The accused also argues that he improperly received a discharge because his counsel, against the accused’s desires, conceded the appropriateness of such punishment; there was no inquiry into this matter by the military judge. We find no error. Factually, we note that the accused was facing his second conviction by court-martial on drug-related matters; he conceded in the unsworn statement that he could not remain in the service. There was no reasonable likelihood that the members would consider retention as an alternative to a punitive discharge; therefore, the defense sentencing argument — which did not specifically ask for a discharge but recognized the reality of the situation — did not constitute a deprivation of the right to effective counsel. United States v. Volmar, 15 M.J. 339 (C.M.A.1983). See also United States v. Dominski, 15 M.J. 1081 (A.F.C.M.R.1983); United States v. Boyce, 12 M.J. 981 (A.F.C.M.R.1982).

IH

The other matters raised by the accused are resolved adversely to him. See M.C.M., para. 62f(10).

The findings of guilty and sentence are

AFFIRMED.

SNYDER, Judge, concurs. RAICHLE, Judge, absent.

APPENDIX A

While still in high school I smoked marijuana for the first time and used it occasionally thereafter at parties. I continued to use it occasionally after entering the Air Force and I used cocaine for the first time while at Lackland Air Force Base. After arriving at Seymour Johnson Air Force Base I continued to use marijuana occasionally until in 1980 I was charged with possession of marijuana. A joint was found in the coat I was wearing while I was on duty. I was not offered punishment by Article 15. I was court-martialed.

After my court-martial I was assigned to the 4th Supply Squadron as a warehouseman and I have worked there up until the 21st of November 1982, which I was charged in this case.

In July 1980 I moved into the 4th Supply Squadron barracks and I met Sergeant Rufus Anderson. When he learned I was from New York, he told me he had family in New York and that since I had a car, he would like to go home with me sometimes to see his cousin. I told him that would be okay as I was going home as often as I could to see my family.

I played basketball for the base basketball team, starting in September 1980 and the scheduled games would not permit me to go home very often. When the season ended in March 1981 as Sergeant Anderson was married and living off base, we did not see each other very often. My fiancee came to Goldsboro in the summer of 1981 and we were married in July 1981. We lived off base, so still I did not see Sergeant Anderson often except on the job. My *974wife could not find a good job in Goldsboro, so in January 1982 we decided that it would be better if she went back home to the job she had before we were married and that I would move back into the barracks so that we could save some money.
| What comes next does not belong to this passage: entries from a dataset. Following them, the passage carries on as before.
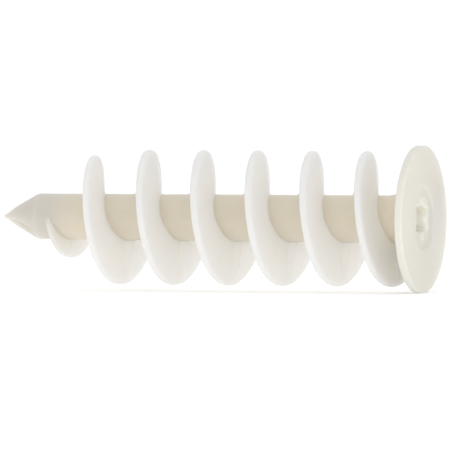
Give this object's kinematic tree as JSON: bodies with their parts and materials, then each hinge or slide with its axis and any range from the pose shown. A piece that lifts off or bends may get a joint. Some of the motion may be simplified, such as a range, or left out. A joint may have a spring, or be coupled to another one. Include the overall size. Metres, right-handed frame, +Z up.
{
  "type": "wall anchor",
  "caption": "Self-drilling spiral wall anchor for insulation board: pointed shank with a wide spiral flight, round flange and six-lobe drive socket.",
  "frame": {"origin": "centre of the flange's rear face, where the head seats on the wall", "axes": "+X along the anchor's axis from the drill point to the head, +Z up with a socket lobe, +Y across"},
  "size_m": [0.09, 0.0298, 0.0298],
  "materials": {
    "nylon": "natural uncoloured nylon, milky and slightly translucent, satin as moulded"
  },
  "bodies": {
    "root": {"drill_point": "nylon", "shank_nose": "nylon", "shank_tube": "nylon", "drive_socket": "nylon", "flange_disc": "nylon", "flight_lead_in": "nylon", "flight_turn_1": "nylon", "flight_turn_2": "nylon", "flight_turn_3": "nylon", "flight_turn_4": "nylon", "flight_turn_5": "nylon", "flight_run_out": "nylon"}
  },
  "joints": []
}
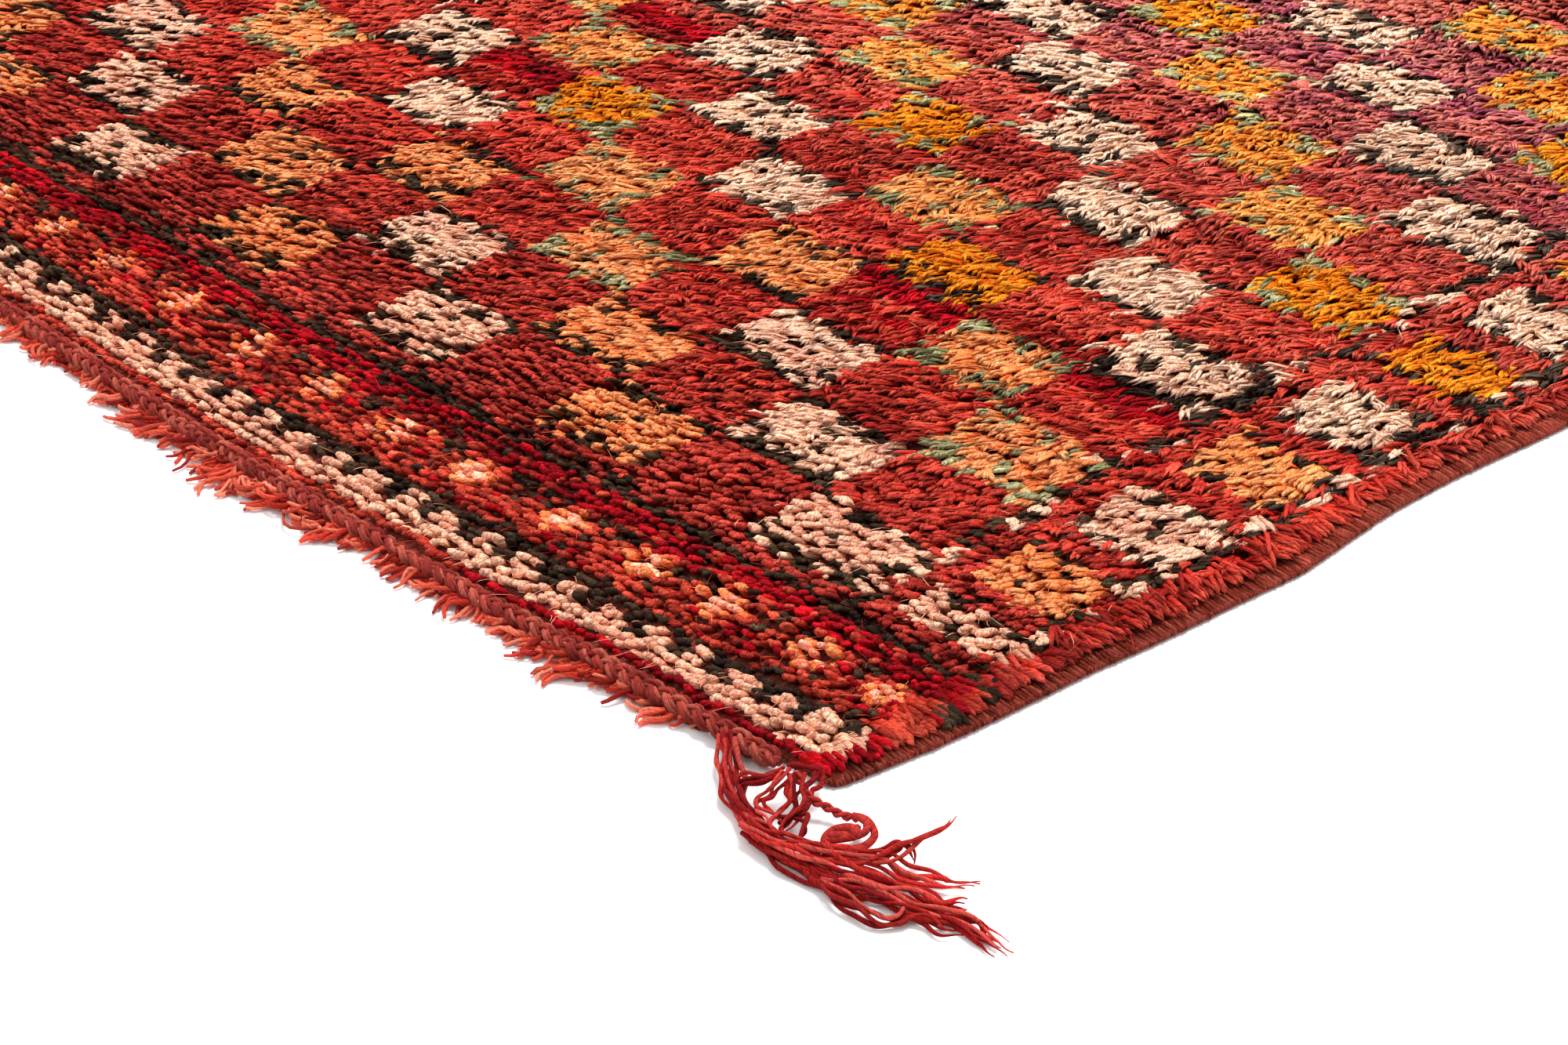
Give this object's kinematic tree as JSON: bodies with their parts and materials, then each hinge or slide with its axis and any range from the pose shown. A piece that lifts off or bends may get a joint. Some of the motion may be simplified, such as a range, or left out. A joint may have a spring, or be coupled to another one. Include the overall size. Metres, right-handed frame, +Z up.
{
  "type": "berber rug",
  "caption": "Hand-knotted wool pile rug with a chequered field, a plaited end cord, a fringe and a corner tassel.",
  "frame": {"origin": "middle of the rug's flat underside, on the floor", "axes": "+Y along the rug, from the plaited end to the far end; +X across it, towards the tassel's side; +Z up, out of the pile"},
  "size_m": [1.3151, 1.8472, 0.017],
  "materials": {
    "pile_wool": "hand-knotted wool pile, matt",
    "cord_wool": "plaited wool, matt",
    "fringe_wool": "loose curly wool, matt",
    "tassel_wool": "loose wool yarn, matt"
  },
  "bodies": {
    "root": {"rug_body": "pile_wool", "end_cord": "cord_wool", "end_fringe": "fringe_wool", "corner_tassel": "tassel_wool", "corner_knot": "tassel_wool"}
  },
  "joints": []
}
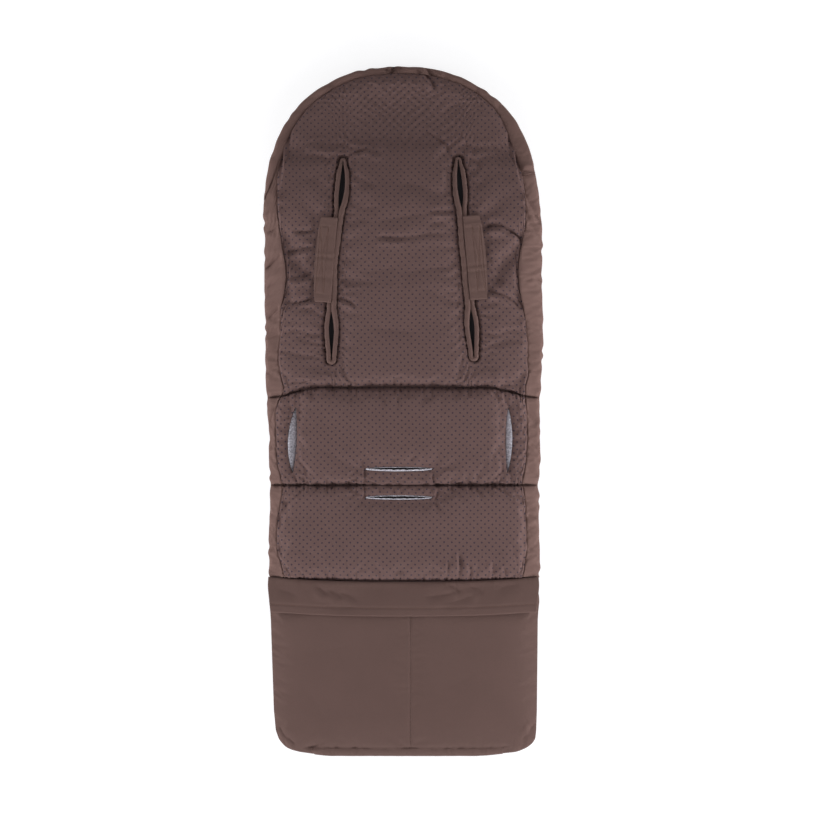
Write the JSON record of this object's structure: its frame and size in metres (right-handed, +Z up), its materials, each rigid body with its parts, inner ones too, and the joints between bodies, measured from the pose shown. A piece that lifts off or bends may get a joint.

I moved back into the dorm and lived in room 306. A friend of mine lived in room 309 and he had a telephone in his room that I often used to receive and make telephone calls to my wife. Once I was using the phone in his room and Sgt Rufus Anderson was also there. He said that he was moving back into the barracks because him and his wife was having problems and he was being separated. We often talked about a lot of things including our marriages and Sgt Anderson sometimes seemed jealous of me after I would talk to my wife on the phone. I assumed it was because he was having marriage problems. Sgt Anderson often told me that he knew where I could get good drugs in the local area and he could hook me up with his cousin in New York if I wanted him to. He wanted to know if I ever got high.

I used cocaine occasionally and I knew places in the local area where one could get it. Also I know places in New York where one could get it. In September 1982, Sergeant Anderson asked me if I could bring him some cocaine back from New York and I agreed to do so. When I returned from visiting my wife it was a few days before Sgt Anderson and I could get together. Sometime the week following my return from New York, Sgt Anderson came to my room and I gave him the cocaine and he gave me $250.00. Shortly after that, again Sgt Anderson asked me could I get him some cocaine. I told him that would be okay. After I went home to visit my wife, I came back and Sgt Anderson came to my room in the dorm sometime that week. I gave him the cocaine that I got for him and he gave me $250.00. Sometime in November 1982 Sgt Anderson again asked me could I get him some cocaine. He wanted me to get him a quarter of an ounce. He said a friend of his from college was coming down here to visit him. He said they often used cocaine a lot in college and he wanted to know if I could bring him back some. I told him I would get it for him when I went to New York and I told him it would cost about $500.00. I later met Sgt Anderson’s friend at the Base Gym before I went home that weekend. When I returned from New York I was met at the airport by Sgt Anderson and his friend. While driving back to Goldsboro from the airport I gave Sgt Anderson and his friend, who turned out to be Special Agent Banks from the OSI, the cocaine which I had gotten for him. The cocaine cost $500.00.

Having used marijuana occasionally since I was in high school and having used and seen other people use cocaine since I have been in the Air Force, I did not say no when a friend asked me to get it for him. I knew it wasn’t legal and I realize how serious it is to obtain drugs even for a friend at his own request. I realize I will be punished and you will determine what my punishment will be.

While in confinement at Camp Lejeune I was feeling very upset with myself over what I had done and I decided that if I could do favors for friends like I did why couldn’t I do something to make myself a better person, not only in the eyes of the public, but also in the eyes of God. (emphasis added).